It Was A Dark And Stormy Night...

No, this isn’t about Snoopy: I’ve been working at a theatre here in London that has a long history, dating back to the 18th century. While idly browsing through the theatre’s timeline, I found that Money, a play that I worked on many years ago, was premiered at this particular playhouse in 1830. It was written by a man called Edward Bulwer-Lytton, who also wrote a novel that began with those much-parodied words, “It was a dark and stormy night…” The full opening sentence of his 1830 novel Paul Clifford runs: “It was a dark and stormy night; the rain fell in torrents—except at occasional intervals, when it was checked by a violent gust of wind which swept up the streets (for it is in London that our scene lies), rattling along the housetops, and fiercely agitating the scanty flame of the lamps that struggled against the darkness.”
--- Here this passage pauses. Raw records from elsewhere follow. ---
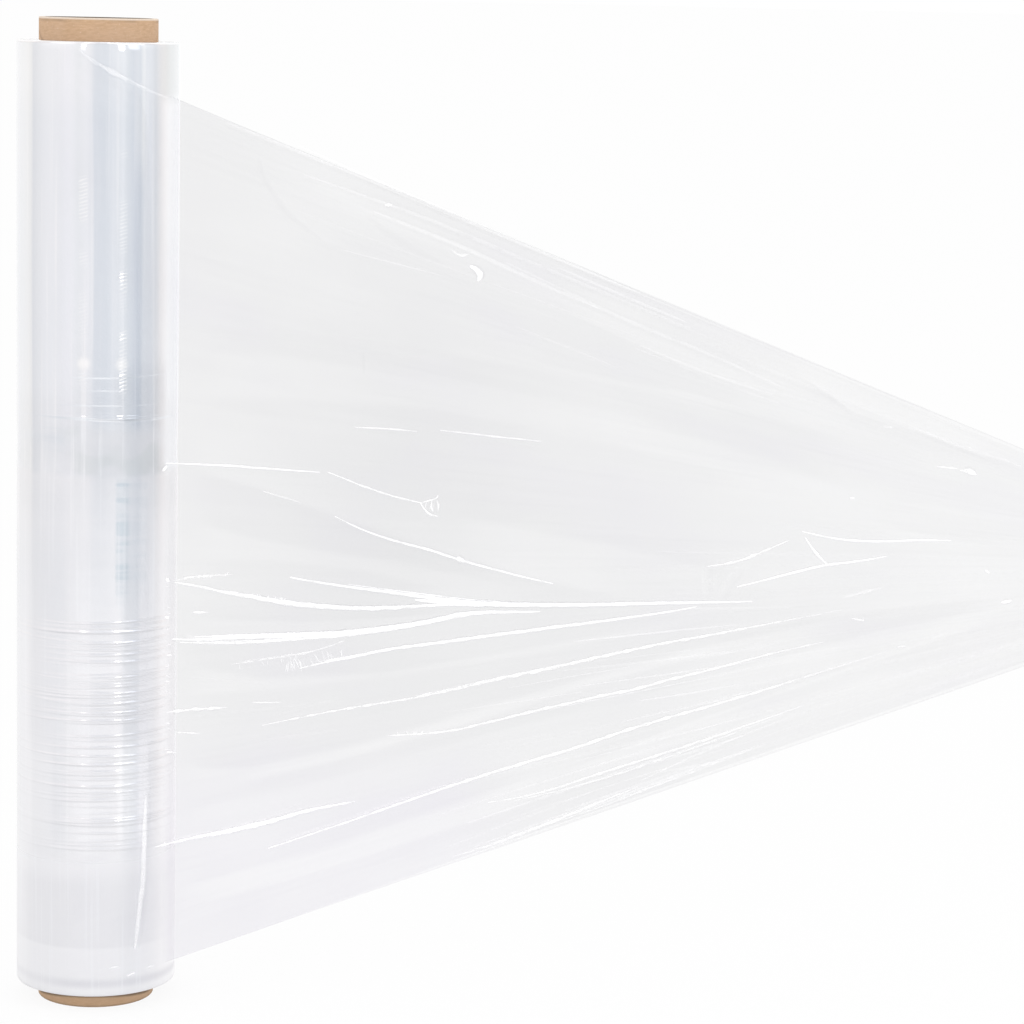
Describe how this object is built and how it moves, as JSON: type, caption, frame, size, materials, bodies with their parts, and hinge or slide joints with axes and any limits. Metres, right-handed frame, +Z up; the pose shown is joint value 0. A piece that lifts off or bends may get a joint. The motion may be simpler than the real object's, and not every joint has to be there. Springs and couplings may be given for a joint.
{
  "type": "stretch wrap roll",
  "caption": "Upright roll of clear stretch film on a cardboard core, with a first length of film drawn off to one side and gathered in thin folds.",
  "frame": {"origin": "middle of the core's lower end, on the core's axis", "axes": "+Z up along the core, +X the way the film is drawn off, -Y the roll's front, where the film leaves it"},
  "size_m": [0.5139, 0.0831, 0.4762],
  "materials": {
    "core_board": "matt kraft paperboard, spirally wound",
    "wound_film": "glossy clear film, milky where many turns lie on each other",
    "drawn_film": "one layer of clear glossy film"
  },
  "bodies": {
    "root": {"core": "core_board", "film_roll": "wound_film", "film_tail": "drawn_film"}
  },
  "joints": []
}
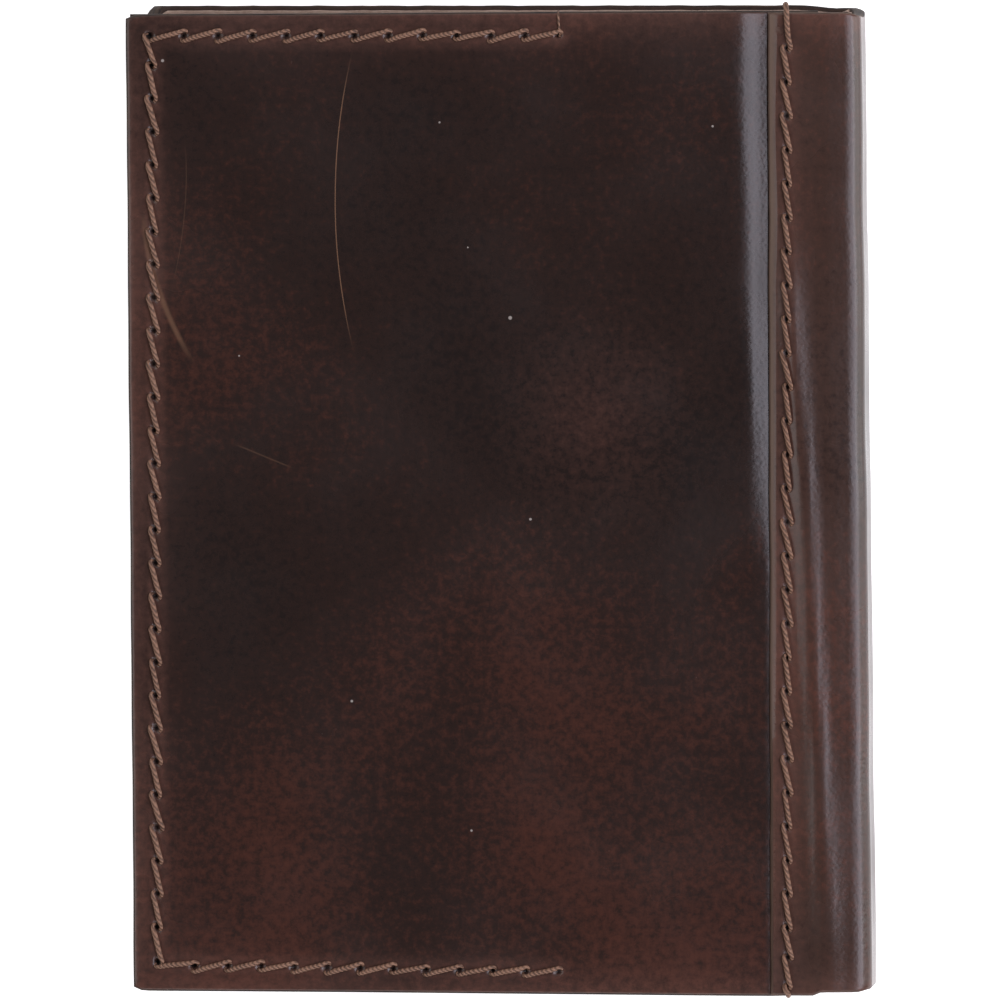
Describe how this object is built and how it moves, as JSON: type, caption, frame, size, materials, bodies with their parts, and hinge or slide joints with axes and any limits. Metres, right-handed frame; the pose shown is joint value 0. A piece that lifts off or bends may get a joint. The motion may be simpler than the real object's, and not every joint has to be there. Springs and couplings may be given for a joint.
{
  "type": "trifold wallet",
  "caption": "Closed leather trifold wallet with a hinged front cover, stitched pockets, card slots, a note compartment and a fold-in inner flap.",
  "frame": {"origin": "centre of the closed wallet's outline, on the outer face of the back panel", "axes": "+X towards the spine, +Y towards the top edge, +Z out of the front cover"},
  "size_m": [0.088, 0.1196, 0.0138],
  "materials": {
    "outer_leather": "glossy pull-up leather",
    "pocket_leather": "satin pull-up leather",
    "lining": "undyed split leather, matt",
    "thread": "waxed twisted thread",
    "fine_thread": "waxed twisted thread"
  },
  "bodies": {
    "back": {"back_panel": "outer_leather", "back_lining": "lining", "note_divider": "pocket_leather", "card_slot_upper": "pocket_leather", "card_slot_middle": "pocket_leather", "card_slot_lower": "pocket_leather", "card_pocket": "pocket_leather", "back_stitching": "thread", "card_stitching": "fine_thread"},
    "spine": {"spine_wrap": "outer_leather", "spine_lining": "lining"},
    "cover": {"front_panel": "outer_leather", "spine_lap": "outer_leather", "front_pocket": "pocket_leather", "front_stitching": "thread", "lap_stitching": "thread"},
    "inner_fold": {"fold_wrap": "outer_leather", "fold_lining": "lining"},
    "flap": {"flap_panel": "outer_leather", "flap_pocket": "pocket_leather", "flap_stitching": "fine_thread"}
  },
  "joints": [
    {"name": "spine_fold", "type": "hinge", "parent": "back", "child": "spine", "pos_m": [0.04283, 0, 0.00117], "axis": [0, 1, 0], "range_deg": [0, 90]},
    {"name": "cover_fold", "type": "hinge", "parent": "spine", "child": "cover", "pos_m": [0.04283, 0, 0.01228], "axis": [0, 1, 0], "range_deg": [0, 90]},
    {"name": "inner_fold_bend", "type": "hinge", "parent": "back", "child": "inner_fold", "pos_m": [-0.04133, 0, 0.00117], "axis": [0, -1, 0], "range_deg": [0, 90]},
    {"name": "flap_fold", "type": "hinge", "parent": "inner_fold", "child": "flap", "pos_m": [-0.04133, 0, 0.00863], "axis": [0, -1, 0], "range_deg": [0, 90]}
  ],
  "couplings": [
    {"joint": "cover_fold", "follows": "spine_fold", "ratio": 1},
    {"joint": "inner_fold_bend", "follows": "spine_fold", "ratio": 1},
    {"joint": "flap_fold", "follows": "spine_fold", "ratio": 1}
  ]
}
There’s now a competition that takes his name in which contestants strive to produce the worst opening lines for a novel, but I think Bulwer-Lytton needs to be remembered for a few other things as well. He’s responsible for “the great unwashed,” “the pen is mightier than the sword,” and “pursuit of the almighty Dollar,” so I guess he can be forgiven for the rather florid prose of that opening sentence, which has now become a universally recognized cliché.

And cliché is what this month’s column is concerned with, in entertainment in general and in sound design in particular.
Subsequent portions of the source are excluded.